As discussed in the past, we fall into neither of these groups. We also
can't be counted amongst the naive souls who labour under the delusion
that the US is still the "land of the free" and that China is still a
Soviet-style basket case.
We are long-term bearish on the economies of both the US and China,
primarily because the governments of both countries are now headed down
paths that involve using monetary inflation and greater government
control of the economy in an absurd effort to counteract the disastrous
effects of earlier monetary inflation and controls (China spent much of
the past three decades in a bullish trend as far as government
involvement in the economy is concerned, but that trend appears to have
ended). We are also concerned that there is very little understanding
amongst economists, politicians and members of the general public as to
what caused the global financial crisis and what should be done to
ensure greater stability in the future. In particular, hardly anyone
fully understands how monetary inflation affects the economy. Most of
the people who appreciate that there is a link between money supply and
prices believe that money-supply growth is only a problem to the extent
that it brings about an increase in the general price level.

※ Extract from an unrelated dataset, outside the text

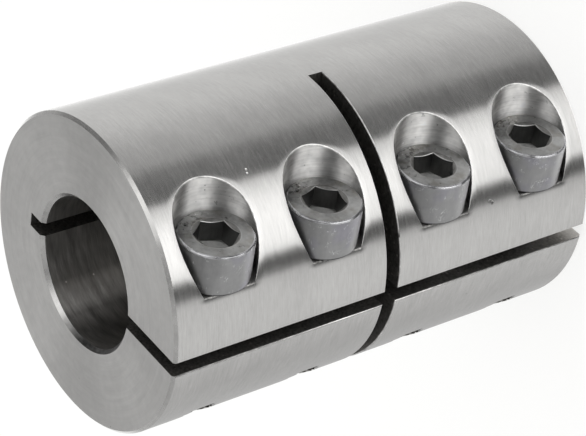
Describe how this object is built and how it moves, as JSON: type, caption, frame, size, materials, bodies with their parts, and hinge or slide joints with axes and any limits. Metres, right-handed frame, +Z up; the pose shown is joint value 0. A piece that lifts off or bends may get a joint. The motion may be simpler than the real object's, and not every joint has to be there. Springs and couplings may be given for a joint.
{
  "type": "rigid shaft coupling",
  "caption": "Solid one-piece steel sleeve that clamps two shaft ends in line: slit lengthwise, sawn across the middle, closed by socket head cap screws in counterbores.",
  "frame": {"origin": "centre of the end face that the coupling stands on, on the axis of the bore", "axes": "+Z up along the axis of the bore, the clamp slit opens towards -Y, the screw heads face +X"},
  "size_m": [0.042, 0.042, 0.066],
  "materials": {
    "turned_steel": "bright turned steel, fine turning marks round the outside and on the end faces",
    "screw_steel": "duller grey rolled and headed steel"
  },
  "bodies": {
    "sleeve": {"coupling_body": "turned_steel"},
    "screw_1": {"clamp_screw_1": "screw_steel"},
    "screw_2": {"clamp_screw_2": "screw_steel"},
    "screw_3": {"clamp_screw_3": "screw_steel"},
    "screw_4": {"clamp_screw_4": "screw_steel"}
  },
  "joints": [
    {"name": "screw_1_turn", "type": "hinge", "parent": "sleeve", "child": "screw_1", "pos_m": [0.0083, -0.0151, 0.05785], "axis": [1, 0, 0], "range_deg": [0, 2412]},
    {"name": "screw_2_turn", "type": "hinge", "parent": "sleeve", "child": "screw_2", "pos_m": [0.0083, -0.0151, 0.04165], "axis": [1, 0, 0], "range_deg": [0, 2412]},
    {"name": "screw_3_turn", "type": "hinge", "parent": "sleeve", "child": "screw_3", "pos_m": [0.0083, -0.0151, 0.02435], "axis": [1, 0, 0], "range_deg": [0, 2412]},
    {"name": "screw_4_turn", "type": "hinge", "parent": "sleeve", "child": "screw_4", "pos_m": [0.0083, -0.0151, 0.00815], "axis": [1, 0, 0], "range_deg": [0, 2412]}
  ]
}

The reality is that an increase in the general price level, which can
more aptly be described as a decrease in the purchasing power of money,
is just one of the effects of monetary inflation. And of these effects,
a decrease in the purchasing power of money is the LEAST important.

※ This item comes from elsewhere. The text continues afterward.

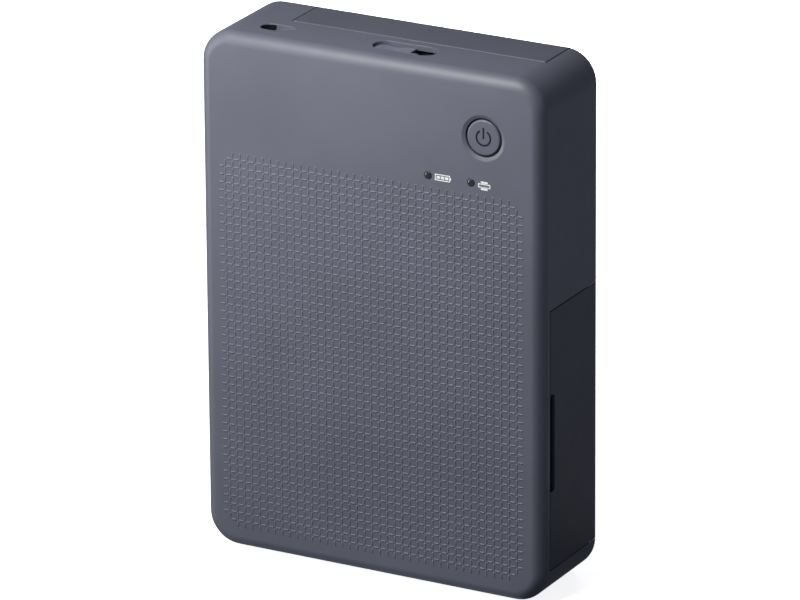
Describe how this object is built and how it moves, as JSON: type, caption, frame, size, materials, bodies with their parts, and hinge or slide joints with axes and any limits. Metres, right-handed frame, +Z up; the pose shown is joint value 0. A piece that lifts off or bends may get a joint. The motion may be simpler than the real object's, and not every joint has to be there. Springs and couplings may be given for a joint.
{
  "type": "compact photo printer",
  "caption": "Slim upright photo printer with a deep tub case, a hinged rear paper cover, a side door over a film cassette, a round power button and a geared print drive.",
  "frame": {"origin": "middle of the foot face's bounding rectangle, on the surface that the printer stands on", "axes": "+X to the right as seen from the front, +Y to the rear, +Z up"},
  "size_m": [0.1022, 0.033, 0.1458],
  "materials": {
    "case_plastic": "fine matte blue-grey moulding with a raised lattice on the front",
    "back_plastic": "matte blue-grey",
    "cover_plastic": "matte blue-grey",
    "door_plastic": "matte blue-grey",
    "button_plastic": "satin blue-grey",
    "lever_plastic": "satin blue-grey",
    "lens_plastic": "smoked clear plastic",
    "black_plastic": "black moulding",
    "tray_plastic": "dark grey moulding",
    "cassette_plastic": "black moulding",
    "gear_plastic": "natural acetal",
    "film": "thin dyed film",
    "sheet_steel": "plated sheet",
    "steel": "bright steel",
    "spring_steel": "spring strip",
    "brass": "turned brass",
    "roller_rubber": "ground rubber",
    "sink_aluminium": "extruded aluminium",
    "head_ceramic": "glazed ceramic bar",
    "board": "green solder mask",
    "board_parts": "black packages",
    "battery_wrap": "grey sleeve"
  },
  "bodies": {
    "case": {"front_case": "case_plastic", "rear_case": "back_plastic", "case_screws": "steel", "cover_pins": "steel", "door_pins": "steel", "power_switch": "board_parts", "charge_lens": "lens_plastic", "status_lens": "lens_plastic", "strap_anchor": "black_plastic", "strap_pin": "steel", "paper_tray": "tray_plastic", "left_side_plate": "sheet_steel", "right_side_plate": "sheet_steel", "gear_bracket": "sheet_steel", "bracket_posts": "steel", "tie_rods": "steel", "small_screws": "steel", "gear_pins": "steel", "shaft_bushes": "black_plastic", "motor": "steel", "head_pins": "steel", "cassette_shell": "cassette_plastic", "film_web": "film", "exit_guide": "black_plastic", "main_board": "board", "board_chips": "board_parts", "battery": "battery_wrap", "usb_socket": "steel", "lever_spring": "spring_steel"},
    "rear_cover": {"rear_cover": "cover_plastic", "plate_rivets": "steel", "pressure_springs": "spring_steel"},
    "pressure_plate": {"pressure_plate": "sheet_steel"},
    "cassette_door": {"cassette_door": "door_plastic"},
    "power_button": {"power_button": "button_plastic"},
    "release_lever": {"release_lever": "lever_plastic", "latch_slider": "black_plastic"},
    "motor_rotor": {"motor_pinion": "brass", "motor_shaft": "steel"},
    "reduction_gear": {"reduction_gear": "gear_plastic"},
    "idler_gear": {"idler_gear": "gear_plastic"},
    "pickup_roller": {"pickup_shaft": "steel", "pickup_tyres": "roller_rubber", "pickup_gear": "gear_plastic"},
    "platen_roller": {"platen_shaft": "steel", "platen_rubber": "roller_rubber", "platen_gear": "gear_plastic"},
    "capstan": {"capstan_shaft": "steel", "capstan_gear": "gear_plastic"},
    "pinch_roller": {"pinch_roller": "steel"},
    "takeup_reel": {"takeup_spool": "cassette_plastic", "takeup_film": "film", "takeup_gear": "gear_plastic"},
    "supply_reel": {"supply_spool": "cassette_plastic", "supply_film": "film", "supply_hub": "gear_plastic"},
    "print_head": {"thermal_head": "head_ceramic", "head_heatsink": "sink_aluminium", "head_bracket": "sheet_steel"}
  },
  "joints": [
    {"name": "cover_hinge", "type": "hinge", "parent": "case", "child": "rear_cover", "pos_m": [0, 0.01345, 0.054], "axis": [-1, 0, 0], "range_deg": [0, 85]},
    {"name": "pressure_slide", "type": "slide", "parent": "rear_cover", "child": "pressure_plate", "axis": [0, 1, 0], "range_m": [0, 0.0016], "stiffness_N_per_m": 400, "springref_m": -0.001, "deforming": ["pressure_springs"]},
    {"name": "door_hinge", "type": "hinge", "parent": "case", "child": "cassette_door", "pos_m": [0.0481, 0.01345, 0.0455], "axis": [0, 0, 1], "range_deg": [0, 95]},
    {"name": "button_press", "type": "slide", "parent": "case", "child": "power_button", "axis": [0, 1, 0], "range_m": [0, 0.0005], "stiffness_N_per_m": 500, "springref_m": -0.0004},
    {"name": "lever_slide", "type": "slide", "parent": "case", "child": "release_lever", "axis": [1, 0, 0], "range_m": [0, 0.0043], "stiffness_N_per_m": 150, "springref_m": -0.001, "deforming": ["lever_spring"]},
    {"name": "head_lift", "type": "hinge", "parent": "case", "child": "print_head", "pos_m": [0, -0.00797, 0.043], "axis": [-1, 0, 0], "range_deg": [0, 6], "stiffness_Nm_per_rad": 0.05, "springref_deg": -11.46},
    {"name": "platen_spin", "type": "hinge", "parent": "case", "child": "platen_roller", "pos_m": [0, 0.00772, 0.03185], "axis": [1, 0, 0], "continuous": true},
    {"name": "capstan_spin", "type": "hinge", "parent": "case", "child": "capstan", "pos_m": [0, 0.00715, 0.04908], "axis": [1, 0, 0], "continuous": true},
    {"name": "pinch_spin", "type": "hinge", "parent": "case", "child": "pinch_roller", "pos_m": [0, 0.00148, 0.04908], "axis": [1, 0, 0], "continuous": true},
    {"name": "pickup_spin", "type": "hinge", "parent": "case", "child": "pickup_roller", "pos_m": [0, -0.0028, 0.07334], "axis": [1, 0, 0], "continuous": true},
    {"name": "takeup_spin", "type": "hinge", "parent": "case", "child": "takeup_reel", "pos_m": [0, -0.005, 0.05749], "axis": [1, 0, 0], "continuous": true},
    {"name": "supply_spin", "type": "hinge", "parent": "case", "child": "supply_reel", "pos_m": [0, -0.005, 0.0205], "axis": [1, 0, 0], "continuous": true},
    {"name": "idler_spin", "type": "hinge", "parent": "case", "child": "idler_gear", "pos_m": [0, -0.0036, 0.04075], "axis": [1, 0, 0], "continuous": true},
    {"name": "reduction_spin", "type": "hinge", "parent": "case", "child": "reduction_gear", "pos_m": [0, 0.0005, 0.08571], "axis": [1, 0, 0], "continuous": true},
    {"name": "motor_spin", "type": "hinge", "parent": "case", "child": "motor_rotor", "pos_m": [0, -0.007, 0.098], "axis": [1, 0, 0], "continuous": true}
  ],
  "couplings": [
    {"joint": "capstan_spin", "follows": "platen_spin", "ratio": 1.1667},
    {"joint": "pinch_spin", "follows": "platen_spin", "ratio": -2},
    {"joint": "pickup_spin", "follows": "platen_spin", "ratio": -0.7},
    {"joint": "takeup_spin", "follows": "platen_spin", "ratio": 0.7},
    {"joint": "supply_spin", "follows": "platen_spin", "ratio": -0.90682},
    {"joint": "idler_spin", "follows": "platen_spin", "ratio": -0.63636},
    {"joint": "reduction_spin", "follows": "platen_spin", "ratio": 1.1667},
    {"joint": "motor_spin", "follows": "platen_spin", "ratio": -3.0333}
  ]
}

Of greater importance is that substantial monetary inflation results in
mal-investment on a grand scale, which means that it leads to the
economy-wide wastage of resources and reduction of wealth. It does this
in two ways, the first being its non-uniform mode of operation (the way
that some prices rise earlier and faster than others in response to the
increasing money supply). Changes in relative prices are the signals
upon which the market economy relies, and when these signals are
artificial (meaning: due to additional money rather than due to
sustainable changes in consumer demand) the result is a cluster of
investing and resource-allocation errors. The errors occur during the
inflation-fueled boom, but they don't become apparent until the ensuing
bust. The bust is effectively the period when the "chickens come home
to roost".
Monetary inflation also leads to mal-investment by creating the
impression that there is a greater amount of real savings than is
actually the case. It has this effect because it lowers the interest
rate.
Here's what is supposed to happen: people reduce their current
consumption and save more, with the goal of increasing their wealth and
being in a position to consume more in the future. This causes the
interest rate to fall, which entices entrepreneurs and other
businessmen to invest in long-term projects (property developments, new
manufacturing facilities, mines, major expansions and upgrades, etc.).
Although most individual entrepreneurs and businessmen won't think of
it in this way, they are responding to a signal that the public is
saving more today in preparation to spend more in the future.
What happens, though, if the fall in the interest rate is induced by
the central bank boosting the money supply? In this case the same
signals will initially be sent to the capital markets, but there will
have been no reduction in present consumption and no concomitant
increase in real savings. Entrepreneurs and businessman will undertake
long-term projects based on the assumption that the public will have
more real wealth to spend in the future, while the public is REDUCING
its future capacity for real spending by consuming aggressively in the
present. In other words, a mismatch emerges. This mismatch can continue
to develop for years, but the longer it develops the worse the
inevitable bust will be when reality strikes.
The effects of the mal-investment wrought by the past decade's monetary
inflation in the US are evidenced not only by the dismal state of that
country's residential real estate market (the focal point of the boom),
but also by the state of the labour market. The following chart from
the St Louis Fed's web site shows that total private sector employment
in the US today is at around the same level it was at the beginning of
1999. To put it another way, the chart shows that there has been no
net-increase in US private-sector employment over the past 12 years.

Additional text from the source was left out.